Pro-Búsqueda is a nongovernmental organization from El Salvador dedicated to the search of children who were disappeared during the Salvadoran Civil War. Its full name (in Spanish) is “Asociación Pro-Búsqueda de Niñas y Niños Desaparecidos”, which translates as the Association for the Search of Disappeared Children. Since its start, in 1994, Pro-Búsqueda has documented hundreds of cases of children who were disappeared in the context of the Salvadoran civil war, most of them through the forced disappearance by the Salvadoran armed forces. Through persistent research, Pro-Búsqueda has registered close to a thousand documented cases of disappeared children in El Salvador and the organization has been able to reunite hundreds of children with their biological families. Hundreds more remain unaccounted for.

== History ==
Pro-Búsqueda was founded in San Salvador in 1994, by Jesuit priest Jon Cortina and human rights researchers Ralph Sprenkels, Mirna Perla and Dorothee Molders. Pro-Búsqueda efforts soon led to the first incidents of children kidnapped during the war being reunited with their biological families. Physicians for Human Rights provided technical support the perform DNA testing for the families and children involved.
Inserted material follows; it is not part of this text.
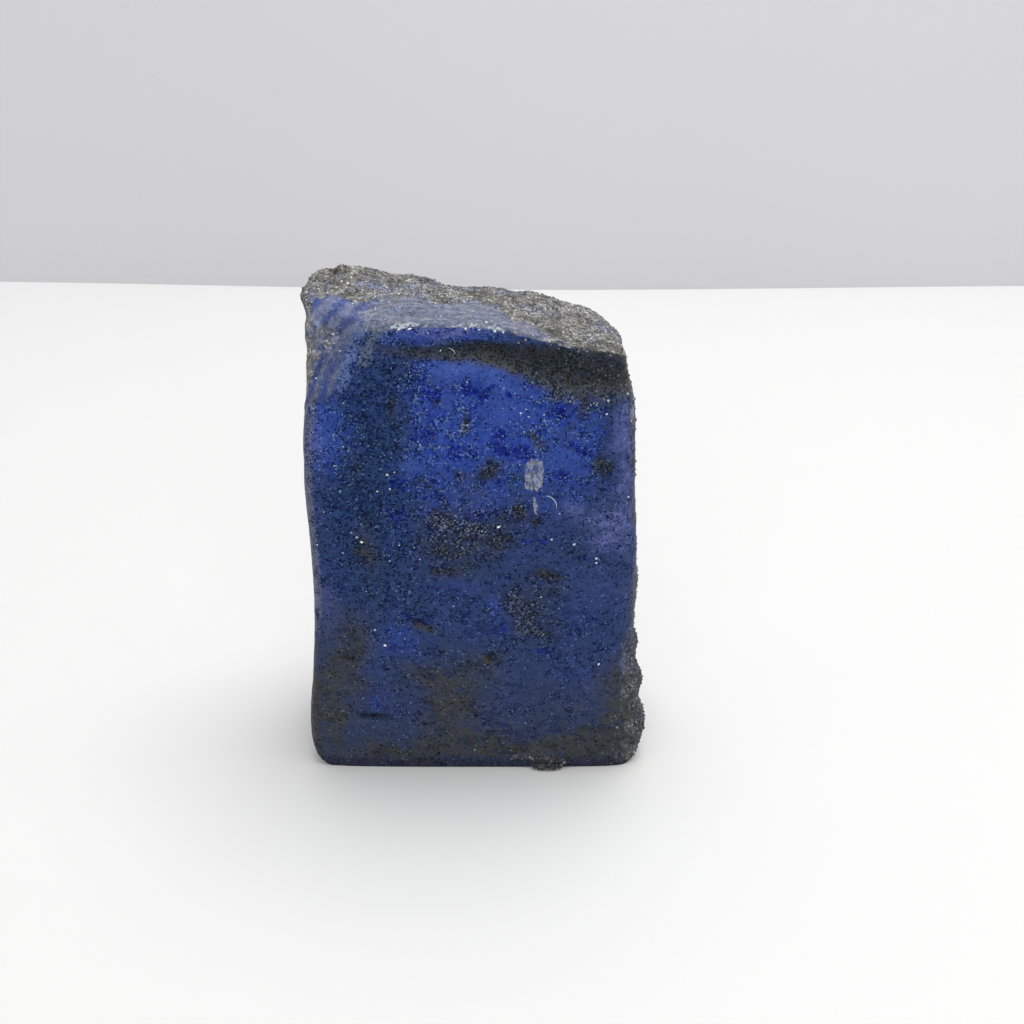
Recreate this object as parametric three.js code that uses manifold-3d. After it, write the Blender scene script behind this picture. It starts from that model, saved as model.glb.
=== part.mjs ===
// A rough sapphire: one tall broken block that stands on a flat foot. Millimetres, x to the right,
// y to the back, z up. The stone is where a field is below zero; the field is a rounded maximum of
// named faces, and rays from a sheet in the middle of the block find where it changes sign.
import * as THREE from "three";
import { mergeVertices } from "three/addons/utils/BufferGeometryUtils.js";
import Module from "manifold-3d";

// Where the flat faces stand, measured from the axis.
const frontFace = 15.6;
const frontFullness = { depth: 0.5, set: 0.35, x: 1, z: 40, wide: 13, tall: 15 };
const backFace = 16.3;
const backLean = 0.1; // mm forward per mm of height
const footLevel = -0.6; // the rounded foot reaches just below the cut that makes it flat
const sideLean = 0.05; // mm inward per mm of depth, so the back is narrower
const crestDepth = -1.5; // y of the top's highest line
const topFall = 0.018; // how fast the top curves down behind the crest

// Slanting facets: a point each passes through, and its outward direction.
const chamferFacet = { through: [-16.2, -15.2, 53.6], outward: [-0.47, -0.79, 0.36] };
const shoulderFacet = { through: [17.1, -13, 58.1], outward: [0.64, -0.1, 0.74] };
const scarFacets = [
  { through: [9.5, 10.8, 20], outward: [0.38, 0.91, 0.09] },
  { through: [-13, 11.8, 30], outward: [-0.36, 0.9, -0.05] },
  { through: [-13, 10.4, 48], outward: [-0.34, 0.89, 0.28] },
  { through: [0, 10, 57], outward: [0.1, 0.66, 0.74] },
];
const chamferDish = { depth: 0.6, x: -18, z: 57, wide: 4, tall: 6 };

// Two steps across the broken back, where a sheet of stone came away: how far each goes in, the line
// it starts from as a level and its slopes along x and z, and the size of its waver.
const backSteps = [
  { depth: 1.3, level: 37, alongX: -0.3, alongZ: 1, waver: 5, seed: 0.5 },
  { depth: 1.1, level: -7.95, alongX: 0.85, alongZ: -0.5, waver: 4, seed: 1.5 },
];
const stepRise = 0.6;

// Half widths against height, just behind the front: [z, distance from the axis].
const edgeDepth = 13;
const leftEdge = [
  [-1, 21.7], [3.5, 22.2], [7, 22.2], [12, 21.7], [18, 21.2], [24, 21.1],
  [29, 21.2], [40, 21.6], [50, 21.3], [57, 21.1], [61, 21.8], [68, 21.9],
];
const rightEdge = [
  [-1, 21.9], [4, 22.0], [9, 21.4], [15, 20.9], [20, 20.7], [29, 20.8],
  [40, 20.3], [50, 20.0], [55, 18.9], [60, 18.0], [66, 17.6],
];

// Heights against x: the rounded lip over the front, and the crest behind it.
const lipLine = [
  [-24, 60.0], [-12, 60.7], [-3, 61.0], [3, 60.6], [6, 60.0], [10, 58.9], [14, 57.9], [18, 57.0], [24, 55.8],
];
const crestLine = [
  [-24, 63.0], [-18, 63.3], [-14, 62.7], [-11, 62.7], [-8, 62.4], [-4, 60.9], [0, 60.7],
  [4, 60.3], [8, 59.8], [12, 58.8], [15, 57.9], [18, 57.0], [24, 54.0],
];

// The hollow under the lip: its height and its depth against x.
const hollowTall = [[-24, 2.0], [-12, 2.4], [-6, 2.9], [2, 3.1], [8, 4.0], [14, 4.6], [24, 4.4]];
const hollowDeep = [[-24, 0], [-16, 0.1], [-12, 0.7], [-6, 1.1], [2, 1.4], [14, 1.9], [24, 1.9]];
const hollowDrop = 1.1; // the lip's own thickness above it
const hollowFade = 9.0; // height over which the front comes forward again

// Corner radii, as the width over which two faces blend.
const ridgeBlend = 1.6;
const leftBlend = 2.6;
const rightBlend = 4.6;
const backBlend = 3.0;
const topBlend = 2.0;
const shoulderBlend = 2.2;
const scarBlend = 1.2;
const frontFootBlend = 0.7;
const sideFootBlend = 5.0;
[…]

In subsequent years, dozens of disappeared children were traced and identified by Pro-Búsqueda. Many of these children turned out to have been adopted, through flawed adoption mechanisms, to other countries. Pro-Búsqueda's research was able to locate disappeared children in the United States of America, France, Spain, Italy, and the Netherlands, among other countries.

On 1 March 2005, the Inter-American Court of Human Rights presented a historical resolution on one of Pro-Búsqueda's cases: the 1982 forced disappearance of the sisters Ernestina and Erlinda Serrano Cruz in the context of a large-scale military operation known as "Guinda de Mayo." In 2010 the Salvadoran government created a National Search Commission for Disappeared Children, operating with the country's State Department. Despite many years of lobbying the Salvadoran government and the armed forces for disclosure all relevant archives holding information concerning disappeared children, such access has not been granted.